The rights group said eight of those strikes were launched by Armenian forces on towns and villages in Azerbaijan that killed 72 civilians, while nine strikes were carried out by Azerbaijani forces on towns and villages in Karabakh and one town in Armenia, killing 11 civilians.
On Sep. 27, the first day of the conflict, the group said 12 missile strikes on the Armenian city of Martuni killed an eight-year-old girl and injured her two-year-old brother.
“My little boy now still wakes up saying that there are planes in the sky bombing,” their mother Anahit Gevorgyan told Amnesty.

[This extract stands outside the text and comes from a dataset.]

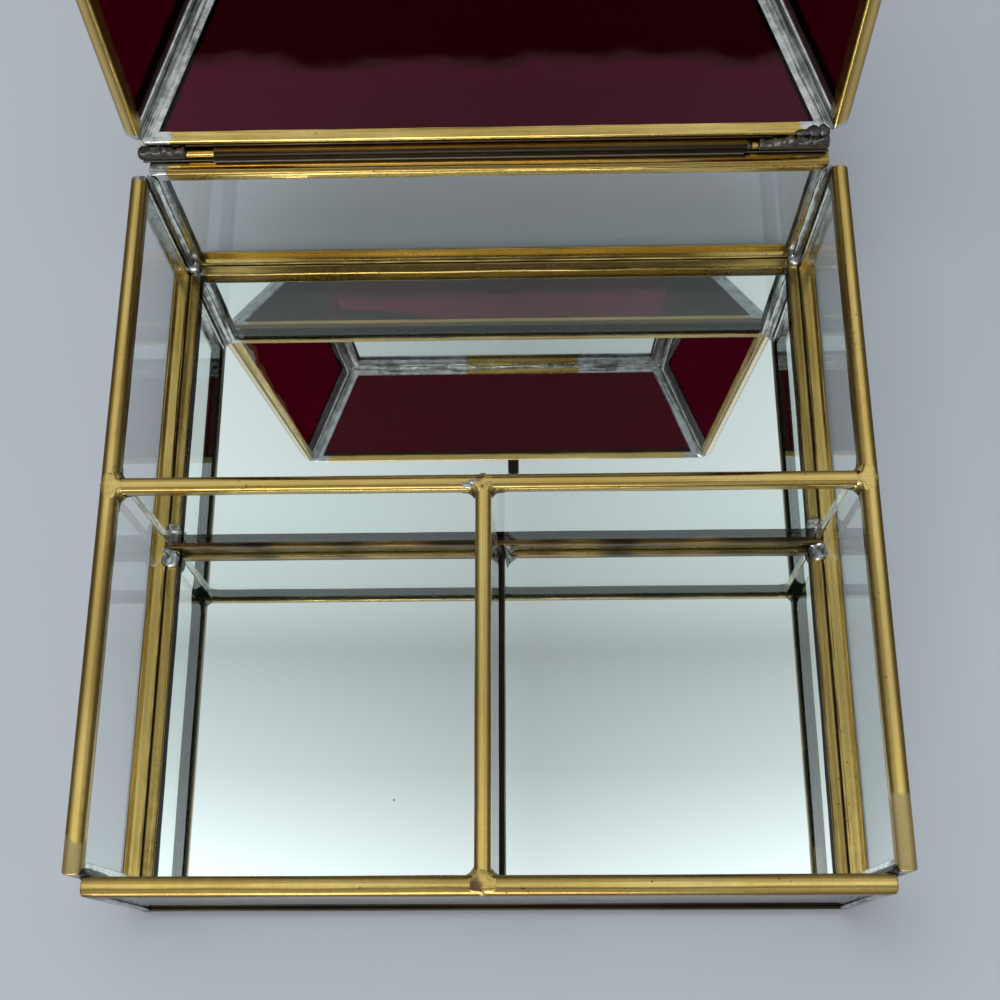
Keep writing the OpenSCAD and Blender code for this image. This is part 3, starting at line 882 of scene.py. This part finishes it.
def web(bm, centre, arms, reach, round_r, blend, seed, marks=()):
    """A smooth web where rims meet: a star-shaped cap over their crests, with concave corners.

    arms: direction in X and Y, and half the width, of each rim; blend: size of the concave corners;
    marks: stains as (x, y, radius)."""
    lay = {k: layer(bm, k) for k in ("age_and_shade", "crown", "run", "cross", "mark", "slot")}

    def outside(x, y):
        total = 0.0
        for ax, ay, half in arms:
            along = x * ax + y * ay
            side = abs(-x * ay + y * ax) - half * (1 - 0.12 * ramp(along, reach - 4, reach))
            total += math.exp(-(max(side, -along) if along < 0 else side) / blend)
        return -blend * math.log(total)

    def away(x, y):
        return max(x * ax + y * ay for ax, ay, half in arms)

    count, steps = 120, 14
    made = []
    for k in range(count):
        a = 2 * math.pi * k / count
        x, y = math.cos(a), math.sin(a)
        far = 0.0
        while far < 12 and away(x * far, y * far) < reach and outside(x * far, y * far) < 0:
            far += 0.04
        row = []
        for i in range(1, steps + 3):
            r = far * min(1.0, i / steps)
            px, py = x * r, y * r
            inner = min(round_r, max(0.0, -outside(px, py)))
            fall = round_r - math.sqrt(max(0.0, round_r ** 2 - (round_r - inner) ** 2))
            z = BOX_H - 0.05 - fall - 0.35 * ramp(away(px, py), reach - 4.0, reach)
            q = Vector((centre[0] + px, centre[1] + py, z))
            q.z += 0.05 * wobble(q, 3, seed)
            q.x, q.y = (max(-BOX / 2 + 0.06, min(BOX / 2 - 0.06, c)) for c in q.xy)
            if i > steps:
                q.z = BOX_H - 1.8 - 1.2 * (i - steps)
            row.append(bm.verts.new(q))
        made.append(row)
    top = bm.verts.new(Vector((centre[0], centre[1], BOX_H - 0.05)))
    under = bm.verts.new(Vector((centre[0], centre[1], BOX_H - 4.2)))
    for v in [top, under] + [v for row in made for v in row]:
        v[lay["age_and_shade"]] = 0.65 + 0.7 * wobble(v.co, 4, seed + 2)
        # The crown share sets the painted highlight on the web's top and the painted shade down its sides.
        v[lay["crown"]] = 1.0 - ramp(BOX_H - v.co.z, 0.3, 1.6)
        v[lay["run"]] = v.co.x
        v[lay["cross"]] = v.co.y
        # Painted shade: under the web's crest it is marked to be painted near black.
        v[lay["slot"]] = ramp(BOX_H - v.co.z, 1.7, 2.6)
        v[lay["mark"]] = max([1 - ramp(math.hypot(v.co.x - mx, v.co.y - my) + 0.6 * wobble(v.co, 1.2, 3),
                                       0.2 * mr, mr) for mx, my, mr in marks] + [0.0])
    for k in range(count):
        a, b = made[k], made[(k + 1) % count]
        bm.faces.new((top, a[0], b[0]))
        for i in range(len(a) - 1):
            bm.faces.new((a[i], a[i + 1], b[i + 1], b[i]))
        bm.faces.new((under, b[-1], a[-1]))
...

The group noted that both sides had violated international law by employing unguided multiple launch rocket systems and artillery on the civilian areas, while Armenian forces also used inaccurate ballistic missiles.
In the Azerbaijani city of Ganja, 64-year-old Ramiz Gahramanov told Amnesty he lost his daughter and three of her children on Oct. 17, a day when 21 civilians were killed during a ballistic missile strike, the rights group said.
Amnesty said that 146 civilians died in the conflict, which claimed the lives of more than 6,000 people.